Exploring the potential impacts of Generative AI on the energy industry

image is ADIPEC AWS

Digital innovation is playing an increasingly important role in helping the energy industry address challenges related to energy security, energy affordability, and environmental sustainability. In its 2022 Digitalisation report, the International Energy Agency states that digitalisation across the energy sector could help to cut costs, improve efficiencies and resilience, and reduce emissions. And now, with the emergence of generative artificial intelligence, the industry can increase and accelerate these efforts.

Artificial intelligence (AI) applied through machine learning (ML) will be one of the most transformational technologies of our generation, tackling some of humanity’s most challenging problems. We are seeing the next wave of widespread ML adoption, with the opportunity for every customer experience and application to be reinvented with generative AI.

While it’s still too early to define the impact that generative AI will have on the energy industry, this transformative technology could play a pivotal role in helping to increase operational efficiencies, reduce health and safety exposure, enhance the customer experience, minimize emissions associated with energy production, and accelerate the energy transition. For the energy industry, generative AI-based systems could initially serve as chat or natural-language interfaces that complement existing ML- and AI-based systems.

AWS

In these early stages, there are a few specific industry uses that could benefit from generative AI. Knowledge management and data access, for example, is a long-standing industry challenge. Data sets are often decades old and reside in various formats and siloed storage systems. If this data was ingested and integrated into a generative AI-based solution augmented by an index, employees could use natural language prompts to more quickly retrieve stored internal knowledge, helping to decrease decision-making time.

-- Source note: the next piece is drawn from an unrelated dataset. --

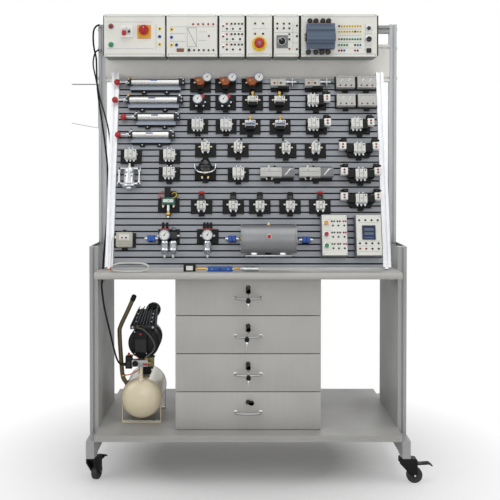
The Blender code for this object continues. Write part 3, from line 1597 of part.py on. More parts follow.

Generative AI models could also be used for reservoir modelling by generating synthetic reservoir models that simulate reservoir behaviour. General adversarial networks (GANs) are a popular generative AI technique that could be used to generate synthetic reservoir models. The generator network of the GAN is trained to produce synthetic reservoir models that are similar to real-world reservoirs, while the discriminator network is trained to distinguish between real and synthetic reservoir models. Once the generative model is trained, it could be used to generate a large number of synthetic reservoir models that could be used for reservoir simulation and optimisation, reducing uncertainty and improving hydrocarbon production forecasting. These reservoir models could also be used for energy applications where subsurface understanding is critical, such as geothermal, carbon capture and storage (CCS), and wind farm development.

For more than two decades, Amazon has invested heavily in the development and deployment of AI and ML, including customer-facing services like the recommendation engines that personalise the shopping experience on Amazon.com and internal operations like the AI-powered robots that optimize order fulfilment in warehouses. And now Amazon Web Services (AWS) will help drive the adoption of generative AI across the energy industry by making it easy, practical, and cost-effective for energy organisations to leverage it across their businesses. AWS is focused on democratising the use of generative AI by providing customers and partners with the flexibility to choose both the way they want to build cost-efficient infrastructure as well as the correct security controls to help simplify deployment.